I have a collection of a similar look:

_id:5d0fe0dcfd8ea94eb4633222
Category:"Stripveiling (Nederlands)"
Category url:"https://www.catawiki.nl/a/11-stripveiling-nederlands"
Lot title:"Erwin Sels (Ersel) - Originele pagina"
Seller name:"Stripwereld"
Seller country:"Nederland"
Bids count:21
Winning bid:"€ 135"
Bid amount:"Closed"
Lot image:"https://assets.catawiki.nl/assets/2011/11/17/7/4/c/74c53540-f390-012e-..."

I need to change the "Winning bid" field to a int. That is, remove the currency sign and convert from string to int for the entire collection.

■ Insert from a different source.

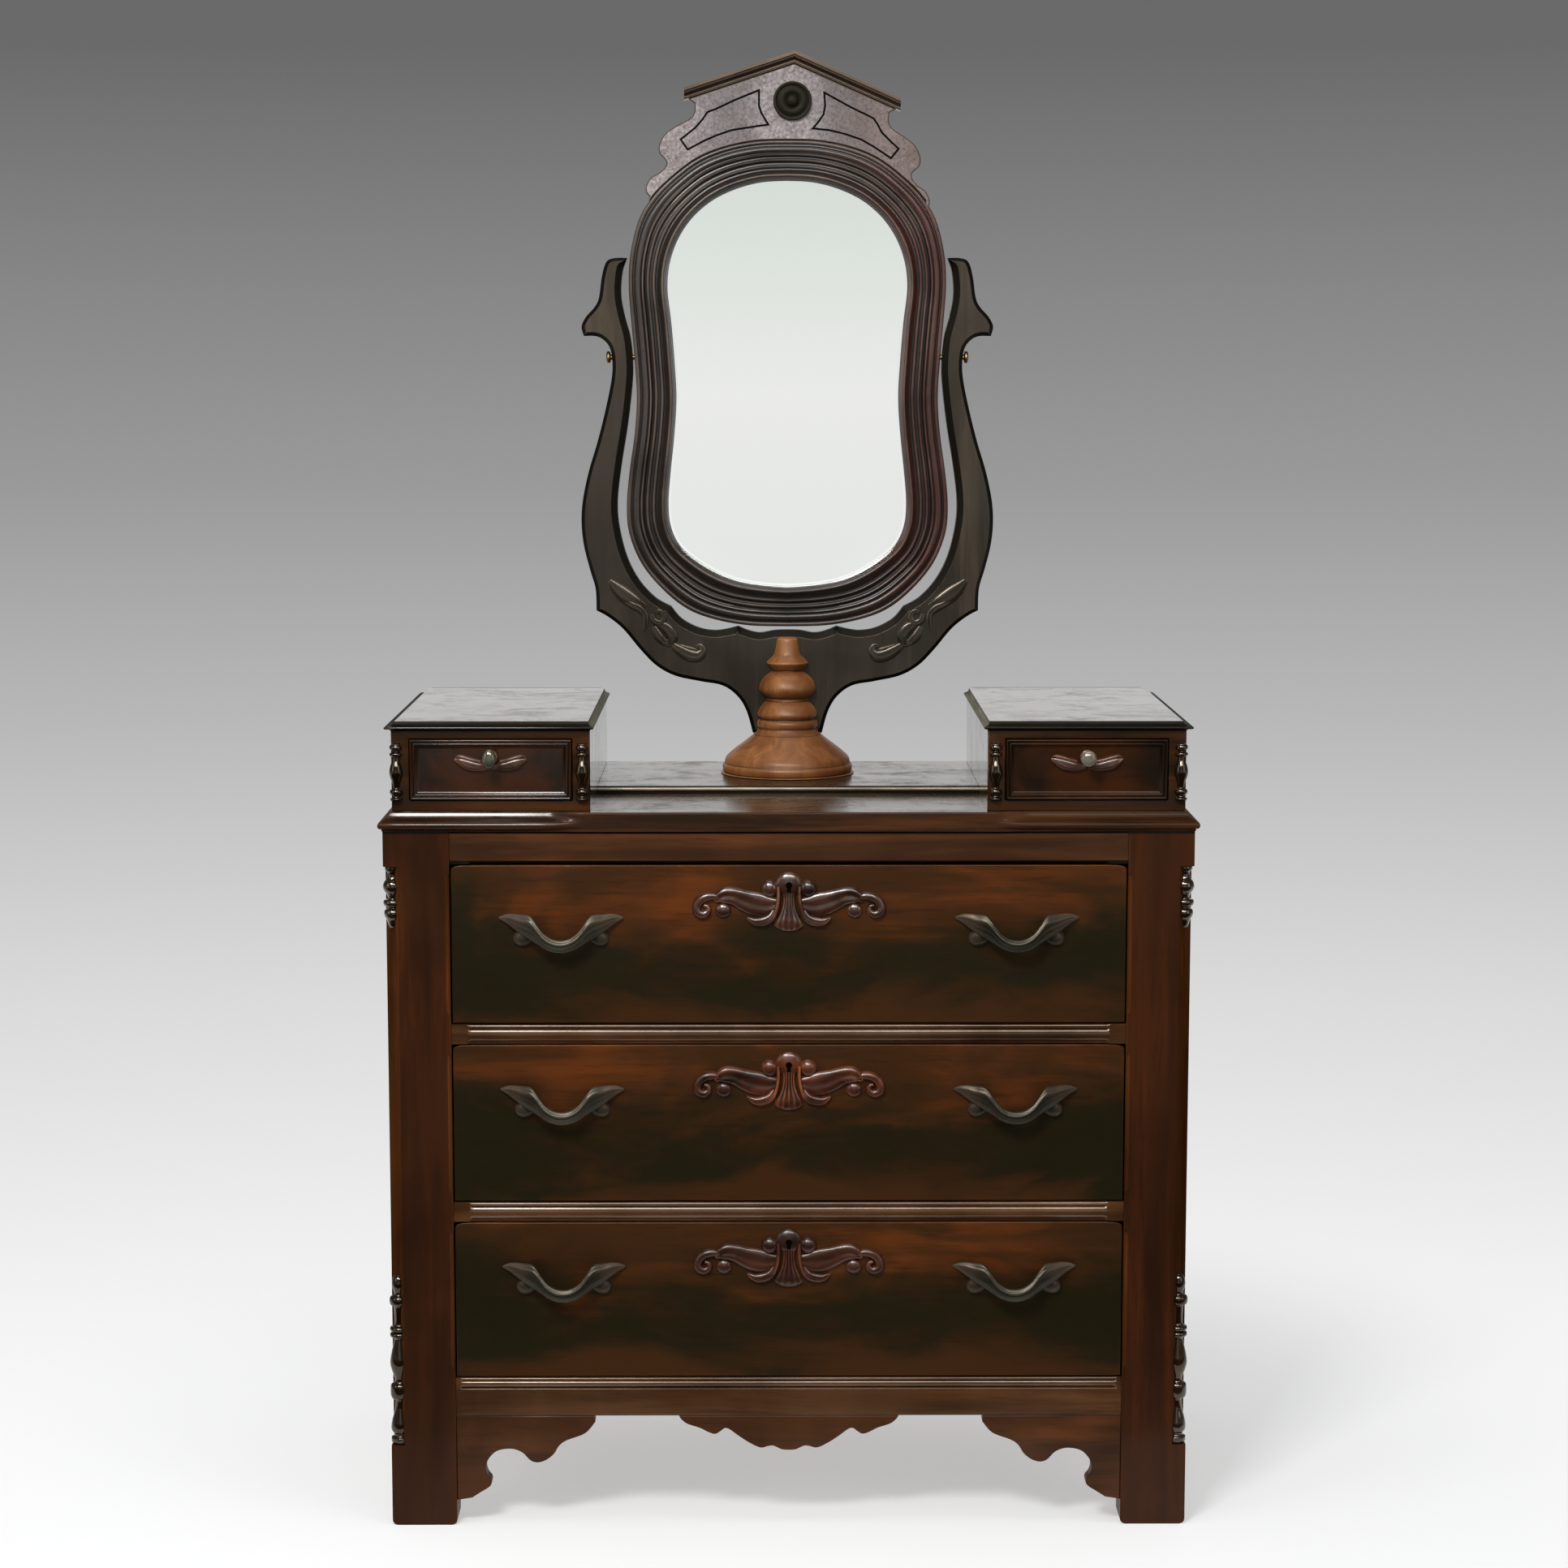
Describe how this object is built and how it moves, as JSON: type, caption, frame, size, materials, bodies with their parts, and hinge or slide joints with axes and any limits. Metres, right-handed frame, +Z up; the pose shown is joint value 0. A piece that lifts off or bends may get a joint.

Nowhere in the documentation I could not find how to do it, do I really have to take every value with Python, remove the currency symbol and use the method update to do it? I have almost 8,000,000 records, it will be long.

How can I do this with the collection method? Or what is the quickest option to do this with Python?

kshnkvn
  • 876
  • 2
  • 18
  • 31
  • are all the winning bids of the form "currency number"? – Abdeslem SMAHI Jun 28 '19 at 21:00
  • @AbdeslemSMAHI yes – kshnkvn Jun 28 '19 at 21:11
  • int(currency_string[1:].strip()) - this is assuming that there is a string in the first two characters are the currency symbol and the ' ' space character. – MFK34 Jun 29 '19 at 01:20
  • @MFK34 I have no problems with converting the string to a int with a python, especially since the strip() is not needed, you can just int(). I do not know how to carry out all the updates in mongodb – kshnkvn Jun 29 '19 at 06:44

1 Answers1

1

If you want to convert the entire collection, you can do it with Aggregation pipeline.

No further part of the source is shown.